The switch-on/off current Ion/off is disadvantageously limited by the still restricted effective channel width. The integration of recess channel FETs in memory cell arrangements with a high memory cell density is made more difficult by the required alignment of the gate electrodes with respect to the recess trenches, for instance if the gate electrodes and the recess trenches are in each case patterned in the course of a dedicated photolithographic method step. In contrast to FinFETs or SGT transistor cells, the active zone is not shielded from adjacent memory cells by the gate electrode, so that a parasitic punchthrough of the potential of a gate electrode of one transistor structure to the transistor structures adjacent to said one transistor structure disadvantageously occurs.
An arrangement for memory cells having trench capacitors and selection transistors with a gate electrode recessed into the semiconductor substrate is described in U.S. Pat. No. 5,945,707.
In order to form fin field effect transistors (FinFETs), a semiconductor fin is formed in each case between two source/drain regions—formed horizontally with respect to the wafer surface—in the semiconductor substrate. A gate electrode structure adjoining the semiconductor fin on three sides is provided transversely with respect to the semiconductor fin. The effective channel length Leff of the fin field effect transistor is determined by the length of that section of the semiconductor fin which is enveloped by the gate electrode, in accordance with the minimum feature size F. The effective channel width Weff is determined from the height of the semiconductor fin, or the depth to which the semiconductor substrate is pulled back between the two source/drain regions on both sides of the semiconductor fin.

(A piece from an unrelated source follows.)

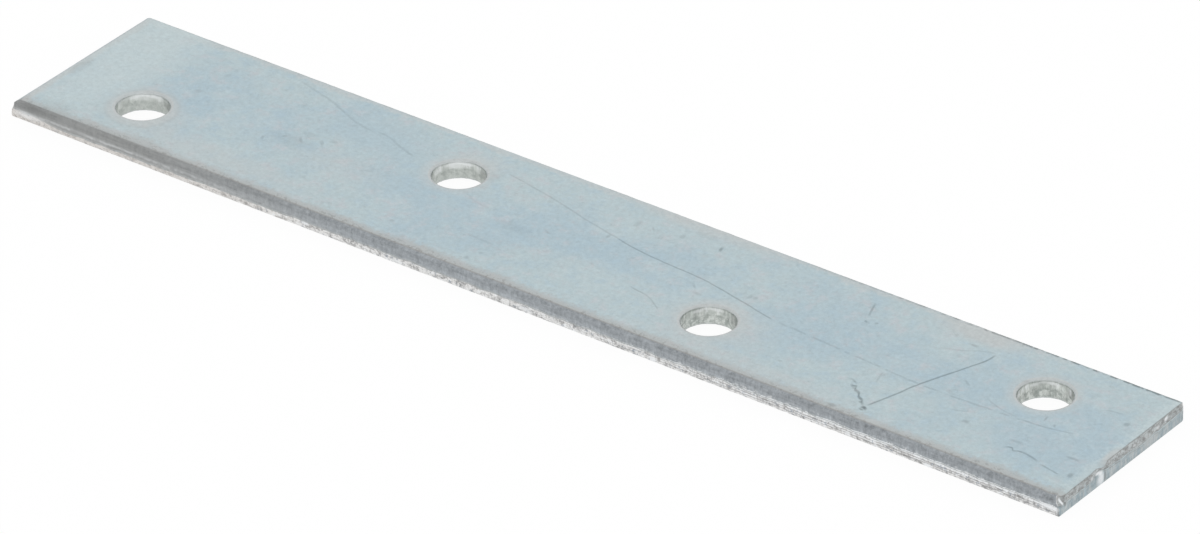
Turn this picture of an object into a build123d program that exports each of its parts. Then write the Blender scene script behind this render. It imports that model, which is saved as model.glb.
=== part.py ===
from build123d import *
from typing import NamedTuple
import os

# A flat mending plate: one piece of zinc plated steel, sheared from strip and
# punched with four plain screw holes in a zigzag. It lies on the XY plane with
# its length along X and its thickness along +Z. The origin is the centre of
# its underside. All sizes are in millimetres.


class ShearedSide(NamedTuple):
    """Shape of one sheared side: a rolled corner, a straight land, a broken zone."""

    roll_width: float
    roll_depth: float
    break_height: float
    break_recess: float


# Flat bar
length = 150.0
width = 25.0
thickness = 2.5

# Screw holes: two on each side of the middle, on two rows, one either side of
# the centre line
hole_diameter = 6.4
end_margin = 13.5
hole_pitch = 40.0
row_offset = 4.7

# Long edges. The blade came down on the -Y side, so its roll is on top. The
# +Y side was held on the bed, so its roll is underneath.
front_edge = ShearedSide(roll_width=1.0, roll_depth=0.5, break_height=0.95, break_recess=0.15)
back_edge = ShearedSide(roll_width=0.6, roll_depth=0.3, break_height=0.8, break_recess=0.15)

# Ends. The -X end was under the blade and the +X end was held on the bed.
left_end = ShearedSide(roll_width=1.3, roll_depth=0.7, break_height=0.9, break_recess=0.2)
right_end = ShearedSide(roll_width=0.4, roll_depth=0.2, break_height=0.9, break_recess=0.2)

# Punched holes: a rounded lip on top, where the punch went in, and a flare
# below, where the slug broke away
lip_radius = 0.35
flare_height = 1.3
flare_width = 0.2


def sheared_profile(half_span: float, struck: ShearedSide, held: ShearedSide):
    """Draw a section through the sheet between two sheared sides.

    The struck side is on the left, with its roll on top and its broken zone
    below. The held side is on the right, the other way up.
    """
    struck_roll_centre = (-half_span + struck.roll_width, thickness - struck.roll_depth)
    held_roll_centre = (half_span - held.roll_width, held.roll_depth)
    with BuildLine() as outline:
        struck_roll = EllipticalCenterArc(
            struck_roll_centre, struck.roll_width, struck.roll_depth, start_angle=90, arc_size=90
        )
        held_roll = EllipticalCenterArc(
            held_roll_centre, held.roll_width, held.roll_depth, start_angle=270, arc_size=90
        )
        Polyline(
            struck_roll @ 1,
            (-half_span, struck.break_height),
            (-half_span + struck.break_recess, 0),
            held_roll @ 0,
        )
        Polyline(
            held_roll @ 1,
            (half_span, thickness - held.break_height),
            (half_span - held.break_recess, thickness),
            struck_roll @ 0,
        )
    make_face(outline.edges())


with BuildPart() as plate:
    # The cross-section, with its two long edges, carried along the length
    with BuildSketch(Plane.YZ.offset(-length / 2)):
        sheared_profile(width / 2, struck=front_edge, held=back_edge)
    extrude(amount=length)

    # The long section, with its two ends, trims the strip to length
    with BuildSketch(Plane.XZ.offset(-width / 2)):
        sheared_profile(length / 2, struck=left_end, held=right_end)
    extrude(amount=width, mode=Mode.INTERSECT)

    # Holes from left to right, alternately on the front and the back row
    outer_x = length / 2 - end_margin
    inner_x = outer_x - hole_pitch
    hole_places = [
        (-outer_x, -row_offset),
        (-inner_x, row_offset),
        (inner_x, -row_offset),
        (outer_x, row_offset),
    ]
    with Locations(Plane.XY.offset(thickness)):
        with Locations(*hole_places):
            Hole(radius=hole_diameter / 2)

    # The lip round the top of each hole
    hole_tops = plate.edges().filter_by(GeomType.CIRCLE).group_by(Axis.Z)[-1]
    fillet(hole_tops, radius=lip_radius)

    # The flare at the foot of each hole, measured out along the underside
    hole_feet = plate.edges().filter_by(GeomType.CIRCLE).group_by(Axis.Z)[0]
    underside = plate.faces().filter_by(Axis.Z).sort_by(Axis.Z)[0]
    chamfer(hole_feet, length=flare_width, length2=flare_height, reference=underside)

plate.part.label = "plate"

os.makedirs("parts", exist_ok=True)
export_step(plate.part, "parts/plate.step")
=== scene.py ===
"""Looks of a flat zinc plated mending plate: its sheared rim, punched holes and worn finish.

Shapes are worked out in millimetres in the frame of the CAD part, with X along the plate, Y across it and
Z up from the underside. They become metres when the mesh is made.
"""

import logging
import math
from dataclasses import dataclass
from enum import Enum
from typing import Any, Callable, Mapping, Sequence

import bpy
import numpy as np
from mathutils import Matrix, Vector


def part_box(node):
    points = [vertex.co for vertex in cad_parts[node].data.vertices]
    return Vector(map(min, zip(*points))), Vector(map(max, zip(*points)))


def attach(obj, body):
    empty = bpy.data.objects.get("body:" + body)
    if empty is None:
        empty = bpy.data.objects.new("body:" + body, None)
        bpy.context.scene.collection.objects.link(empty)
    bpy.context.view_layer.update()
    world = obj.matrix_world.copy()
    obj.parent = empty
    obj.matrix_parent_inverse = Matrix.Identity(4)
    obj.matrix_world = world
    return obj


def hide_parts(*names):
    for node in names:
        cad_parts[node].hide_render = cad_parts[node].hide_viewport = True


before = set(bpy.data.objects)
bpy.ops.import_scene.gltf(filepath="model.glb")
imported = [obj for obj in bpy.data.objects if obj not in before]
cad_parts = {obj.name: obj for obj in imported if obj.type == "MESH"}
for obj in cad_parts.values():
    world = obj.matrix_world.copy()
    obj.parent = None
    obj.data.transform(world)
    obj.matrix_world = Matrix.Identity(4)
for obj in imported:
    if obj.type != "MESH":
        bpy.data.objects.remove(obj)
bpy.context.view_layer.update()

MM = 0.001
log = logging.getLogger("mending_plate")


# --- Arrays ---

LINE_CELLS = 4096
FIELD_CELLS = (1024, 128)


def smooth(value: np.ndarray, low: float, high: float) -> np.ndarray:
    """Rise from 0 at low to 1 at high along 3t^2 - 2t^3, where t is the share of the way between them.

    Args:
        value: Any array.
        low: Value at which the rise starts.
        high: Value at which it ends. It may lie below low, and then the rise runs backwards.

    Returns:
        An array of the same shape, from 0 to 1.
    """
    t = np.clip((value - low) / (high - low), 0.0, 1.0)
    return t * t * (3.0 - 2.0 * t)


def wander(along: np.ndarray, pitch: float, seed: int) -> np.ndarray:
    """Wavy line: random heights at every pitch, joined by smooth steps.

    Args:
        along: Distance along the line, in millimetres.
        pitch: Distance between two random heights.
        seed: Which line this is.

    Returns:
        Heights from -1 to 1.
    """
    heights = np.random.default_rng(seed).uniform(-1.0, 1.0, LINE_CELLS)
    place = along / pitch + LINE_CELLS / 4
    cell = np.floor(place).astype(int)
    t = smooth(place - cell, 0.0, 1.0)
    return heights[cell % LINE_CELLS] * (1.0 - t) + heights[(cell + 1) % LINE_CELLS] * t


def waves(along: np.ndarray, sizes: Sequence[tuple[float, float]], seed: int) -> np.ndarray:
    """Sum of wavy lines, each given by its height and pitch, with seeds that count up."""
    return sum(height * wander(along, pitch, seed + n) for n, (height, pitch) in enumerate(sizes))


def crumble(across: np.ndarray, up: np.ndarray, pitch: tuple[float, float], seed: int) -> np.ndarray:
    """Lumpy field: random heights on a grid of cells, joined by smooth steps both ways.

    Args:
        across: First coordinate, in millimetres.
        up: Second coordinate, in millimetres.
        pitch: Size of a cell along each coordinate.
        seed: Which field this is.

    Returns:
        Heights from -1 to 1.
    """
    wide, tall = FIELD_CELLS
    table = np.random.default_rng(seed).uniform(-1.0, 1.0, FIELD_CELLS)
    a, b = across / pitch[0] + wide / 2, up / pitch[1] + tall / 4
    i, j = np.floor(a).astype(int), np.floor(b).astype(int)
    s, t = smooth(a - i, 0.0, 1.0), smooth(b - j, 0.0, 1.0)
    i, j, i2, j2 = i % wide, j % tall, (i + 1) % wide, (j + 1) % tall
    low = table[i, j] * (1.0 - s) + table[i2, j] * s
    high = table[i, j2] * (1.0 - s) + table[i2, j2] * s
    return low * (1.0 - t) + high * t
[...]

German patent application DE10361695.0, incorporated herein by reference, describes a curved channel field effect transistor (curved FET, CFET). The CFET is formed in a semiconductor fin formed from the semiconductor substrate. The two source/drain regions of the CFET are formed as doped zones at mutually opposite ends of the semiconductor fin and adjoining a substrate surface of the semiconductor substrate. Between the two source/drain regions, the semiconductor fin is recessed by means of a groove etching, whereby the channel length of the CFET results in accordance with the channel length of a recess channel FET. The gate electrode extends, in a manner insulated from the semiconductor fin by a gate dielectric, in sections along at least one of the longitudinal sides of the semiconductor fin. In accordance with the method for fabricating a memory cell arrangement having CFETs as selection transistors that is described in the above application, the semiconductor fins are arranged one after the other in the longitudinal direction to form cell rows in a manner electrically insulated from one another in each case. The gate electrodes of CFETs arranged in regard to a cell row are in each case sections of buried word lines that are provided in word line trenches running below the substrate surface along the semiconductor fins. In this case, the word lines are embedded in dielectric material that fills the word line trenches.
In memory cell arrangements having CFETs with gate electrode sections arranged on both sides of the semiconductor fin, a strand of two differently driven word lines is in each case situated opposite each other in the same word line trench. A high memory cell density leads to a high parasitic coupling capacitance between the word line strands running within the same word line trench.